Lithia Motors officials on Measure 97: “Vote no”

Medford, Ore. — A prominent Rogue Valley businessman is coming out against a measure on the ballot this November. Measure 97 is a proposed corporate tax aimed at generating revenue for education, health care, and senior services. Those in favor of the measure say it’s a small number of affected businesses that will make a big difference in funding critical services, but the founder and chairman of the board for Lithia Motors says there are better ways to generate those funds.

“I agree totally that those things need solutions,” Sid DeBoer, board chairman of Lithia Motors says, “but there are better ways, not this way, this is so discriminatory against company’s like ours.”

Sid DeBoer says Measure 97 is not the way to generate additional revenue for the state of Oregon.

“People do not understand that this is the largest tax increase,” DeBoer says, “and they’re gonna mostly pay for it.”

As proposed, the measure would impact certain corporations by establishing a $30,000 minimum tax, plus 2.5% on corporate gross sales over 25 million dollars.
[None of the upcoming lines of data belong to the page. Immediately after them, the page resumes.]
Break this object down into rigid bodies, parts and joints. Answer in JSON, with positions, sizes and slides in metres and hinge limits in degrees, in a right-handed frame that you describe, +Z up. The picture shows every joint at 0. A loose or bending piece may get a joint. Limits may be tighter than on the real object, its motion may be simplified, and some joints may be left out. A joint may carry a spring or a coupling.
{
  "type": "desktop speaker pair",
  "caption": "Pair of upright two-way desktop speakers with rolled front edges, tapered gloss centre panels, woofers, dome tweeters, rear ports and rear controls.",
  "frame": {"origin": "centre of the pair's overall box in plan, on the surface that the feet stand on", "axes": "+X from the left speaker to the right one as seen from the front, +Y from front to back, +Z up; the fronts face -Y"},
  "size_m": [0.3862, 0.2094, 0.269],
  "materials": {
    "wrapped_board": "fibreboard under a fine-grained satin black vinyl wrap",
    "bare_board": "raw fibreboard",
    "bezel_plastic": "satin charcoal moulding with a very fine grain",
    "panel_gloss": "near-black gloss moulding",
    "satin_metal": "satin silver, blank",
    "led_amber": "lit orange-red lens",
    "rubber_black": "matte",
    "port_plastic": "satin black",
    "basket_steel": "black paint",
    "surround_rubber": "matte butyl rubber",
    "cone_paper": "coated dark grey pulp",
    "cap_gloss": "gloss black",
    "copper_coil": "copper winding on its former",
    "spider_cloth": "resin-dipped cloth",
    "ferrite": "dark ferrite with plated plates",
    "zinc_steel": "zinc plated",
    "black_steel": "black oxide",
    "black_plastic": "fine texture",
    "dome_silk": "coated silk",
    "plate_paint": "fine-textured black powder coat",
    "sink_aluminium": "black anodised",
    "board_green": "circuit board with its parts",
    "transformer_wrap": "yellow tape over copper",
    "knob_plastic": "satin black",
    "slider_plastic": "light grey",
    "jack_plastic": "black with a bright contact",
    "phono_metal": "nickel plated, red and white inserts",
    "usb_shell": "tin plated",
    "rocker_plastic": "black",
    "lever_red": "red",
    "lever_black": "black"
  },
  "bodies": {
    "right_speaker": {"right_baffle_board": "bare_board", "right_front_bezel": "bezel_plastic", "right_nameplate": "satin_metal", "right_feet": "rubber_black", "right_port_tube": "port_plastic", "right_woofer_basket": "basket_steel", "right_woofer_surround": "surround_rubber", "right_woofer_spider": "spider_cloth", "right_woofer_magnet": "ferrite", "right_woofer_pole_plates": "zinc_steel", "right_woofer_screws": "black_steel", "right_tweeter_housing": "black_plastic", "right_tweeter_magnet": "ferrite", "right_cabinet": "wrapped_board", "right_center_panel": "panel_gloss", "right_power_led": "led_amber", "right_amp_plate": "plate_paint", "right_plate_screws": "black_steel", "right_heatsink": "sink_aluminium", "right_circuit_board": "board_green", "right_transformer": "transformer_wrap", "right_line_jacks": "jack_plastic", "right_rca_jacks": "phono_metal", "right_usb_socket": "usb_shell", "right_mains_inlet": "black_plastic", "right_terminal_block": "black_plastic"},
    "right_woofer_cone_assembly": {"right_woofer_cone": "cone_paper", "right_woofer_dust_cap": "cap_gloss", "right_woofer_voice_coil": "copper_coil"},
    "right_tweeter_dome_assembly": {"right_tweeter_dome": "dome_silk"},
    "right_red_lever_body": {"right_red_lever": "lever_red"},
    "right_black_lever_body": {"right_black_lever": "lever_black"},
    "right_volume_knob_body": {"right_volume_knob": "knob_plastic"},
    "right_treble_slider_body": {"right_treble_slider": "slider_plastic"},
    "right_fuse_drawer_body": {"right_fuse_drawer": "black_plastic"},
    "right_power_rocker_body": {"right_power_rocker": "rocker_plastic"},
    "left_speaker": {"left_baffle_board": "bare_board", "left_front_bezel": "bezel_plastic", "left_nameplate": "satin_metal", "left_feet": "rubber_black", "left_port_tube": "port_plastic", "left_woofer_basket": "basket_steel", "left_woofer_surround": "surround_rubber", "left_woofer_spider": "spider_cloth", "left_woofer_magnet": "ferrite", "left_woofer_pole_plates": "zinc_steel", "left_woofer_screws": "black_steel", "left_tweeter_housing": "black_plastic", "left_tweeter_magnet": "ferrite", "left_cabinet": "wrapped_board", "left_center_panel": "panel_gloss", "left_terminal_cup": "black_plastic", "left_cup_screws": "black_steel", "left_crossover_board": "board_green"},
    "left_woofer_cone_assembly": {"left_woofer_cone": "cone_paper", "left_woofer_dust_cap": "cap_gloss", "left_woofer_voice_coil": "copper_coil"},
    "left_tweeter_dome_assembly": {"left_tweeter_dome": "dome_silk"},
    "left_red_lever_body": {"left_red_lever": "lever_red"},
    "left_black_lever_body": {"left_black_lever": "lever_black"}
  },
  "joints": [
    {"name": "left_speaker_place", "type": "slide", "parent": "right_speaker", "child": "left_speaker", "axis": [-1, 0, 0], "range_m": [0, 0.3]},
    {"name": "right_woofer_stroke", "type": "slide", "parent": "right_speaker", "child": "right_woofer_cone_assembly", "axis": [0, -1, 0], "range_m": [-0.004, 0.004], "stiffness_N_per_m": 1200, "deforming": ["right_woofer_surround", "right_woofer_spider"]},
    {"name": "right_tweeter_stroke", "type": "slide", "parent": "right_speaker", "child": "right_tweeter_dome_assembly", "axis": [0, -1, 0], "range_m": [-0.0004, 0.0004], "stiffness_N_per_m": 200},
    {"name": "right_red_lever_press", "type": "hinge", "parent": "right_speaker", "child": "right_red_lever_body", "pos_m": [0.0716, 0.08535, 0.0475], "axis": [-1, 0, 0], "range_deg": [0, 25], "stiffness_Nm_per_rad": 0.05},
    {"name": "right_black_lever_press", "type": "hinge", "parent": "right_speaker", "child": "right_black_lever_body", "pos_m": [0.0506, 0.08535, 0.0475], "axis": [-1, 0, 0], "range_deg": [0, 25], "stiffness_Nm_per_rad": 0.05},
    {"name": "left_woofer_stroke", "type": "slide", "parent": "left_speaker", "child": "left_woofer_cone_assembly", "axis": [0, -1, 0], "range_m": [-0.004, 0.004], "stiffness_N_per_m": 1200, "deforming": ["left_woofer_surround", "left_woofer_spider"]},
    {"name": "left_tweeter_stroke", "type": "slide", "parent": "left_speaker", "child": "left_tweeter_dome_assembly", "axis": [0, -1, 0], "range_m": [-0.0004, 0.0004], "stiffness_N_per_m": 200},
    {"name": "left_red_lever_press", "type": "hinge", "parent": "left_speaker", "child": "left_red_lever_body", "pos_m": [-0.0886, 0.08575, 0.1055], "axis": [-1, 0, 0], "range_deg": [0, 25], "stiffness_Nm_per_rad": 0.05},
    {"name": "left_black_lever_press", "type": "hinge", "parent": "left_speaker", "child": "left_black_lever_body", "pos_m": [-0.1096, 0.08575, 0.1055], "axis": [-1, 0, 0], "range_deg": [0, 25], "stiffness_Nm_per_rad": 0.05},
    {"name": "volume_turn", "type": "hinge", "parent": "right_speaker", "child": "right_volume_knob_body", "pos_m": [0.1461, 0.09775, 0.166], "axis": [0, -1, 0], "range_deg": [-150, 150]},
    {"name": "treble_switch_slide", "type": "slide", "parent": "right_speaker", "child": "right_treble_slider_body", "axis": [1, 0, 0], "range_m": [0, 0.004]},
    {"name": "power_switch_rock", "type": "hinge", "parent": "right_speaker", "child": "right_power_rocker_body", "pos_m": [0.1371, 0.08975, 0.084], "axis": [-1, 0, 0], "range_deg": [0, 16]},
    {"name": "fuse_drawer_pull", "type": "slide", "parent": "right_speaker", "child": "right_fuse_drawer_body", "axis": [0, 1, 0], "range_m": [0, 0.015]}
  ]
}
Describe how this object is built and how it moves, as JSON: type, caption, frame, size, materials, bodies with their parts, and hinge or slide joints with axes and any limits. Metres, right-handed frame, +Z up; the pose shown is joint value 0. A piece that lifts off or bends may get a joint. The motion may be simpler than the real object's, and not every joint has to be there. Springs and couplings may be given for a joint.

DeBoer says for many big businesses, that cost will be passed on to Oregonians through higher prices, something he says they can’t do.

“Lithia Motors is uniquely public and can not become a regular corporation that won’t have to pay this,” DeBoer adds, “only large C corporations will have to pay this tax.”

DeBoer says many of Lithia’s competitors may avoid the tax by becoming an S corporation meaning the owner or the shareholders include the corporations profits on their personal tax returns, rather than the corporation itself being taxed as a separate entity. DeBoer says that puts them in a tough spot.

“It would be almost a thousand dollars a car, and our competitors aren’t going to pay it,” DeBoer says, “we can’t charge our customers a thousand dollars more than the competitors.”

DeBoer says a half a percent gross receipts tax on all companies in Oregon would be a better solution.

“It would be a consistent revenue that wouldn’t go up and down with earnings, that would provide help for the schools, and PERS and Medicaid and all the problems Oregon faces.”

Whether a corporation is a C or S corporation is not public record so it’s unclear how many businesses would be impacted by the tax. But according to “Vote Yes on 97”, less than a quarter of a percent of Oregon businesses will see their taxes go up.